Prieto, M., Klemm, H., Xiong, F., Gottlob, D. M., Menzel, D., Schmidt, T., et al. (2018). Water Formation under Silica Thin Films: Real‐Time Observation of a Chemical Reaction in a Physically Confined Space. Angewandte Chemie International Edition, 57(28), 8749-8753. doi:10.1002/anie.201802000.

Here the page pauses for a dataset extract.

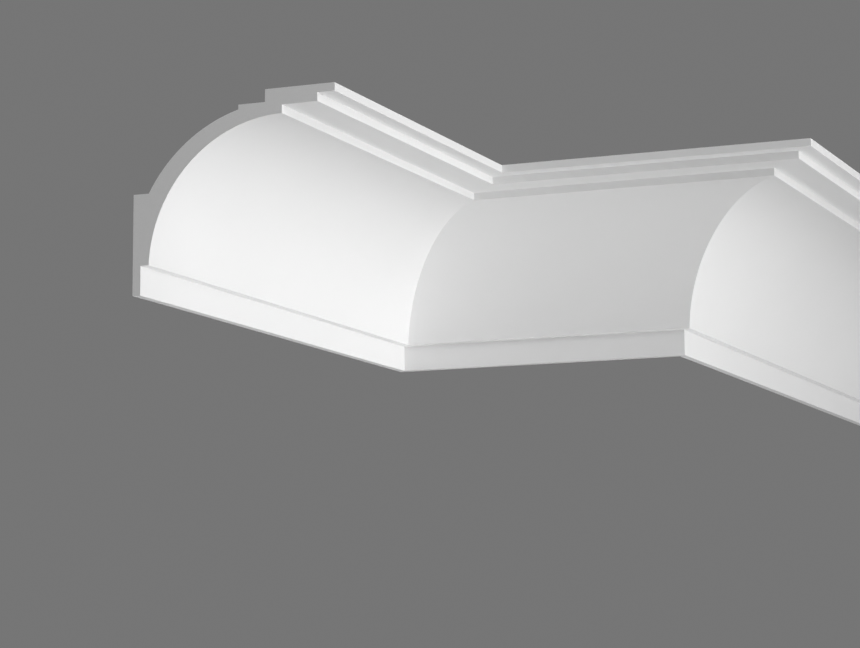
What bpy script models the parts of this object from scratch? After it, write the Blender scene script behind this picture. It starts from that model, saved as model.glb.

Cite as: https://hdl.handle.net/21.11116/0000-0001-50BD-0

Abstract

Using low energy electron microscopy and local photoelectron spectroscopy, we investigated the water formation from adsorbed O and H₂ on a Ru(0001) surface covered with a vitreous SiO₂ bilayer (BL) and compared it to the same reaction on bare Ru(0001). In both cases the reaction is characterized by moving reaction fronts. The reason for this might be related with the requirement of site release by O adatoms for further H₂ dissociative adsorption. We find apparent activation energies (E_a^app) for the front motion of 0.59 eV without cover and 0.27 eV under cover. We suggest that the smaller activation energy but higher reaction temperature for SiO₂ BL covered Ru(0001) surface is due to a change of the rate‐determining step. Other possible effects of the cover are discussed. Our results give the first values for E_a^app in confined space, thus leading to potentially new approaches of physical confinement effects on reaction rates, including theoretical modelling.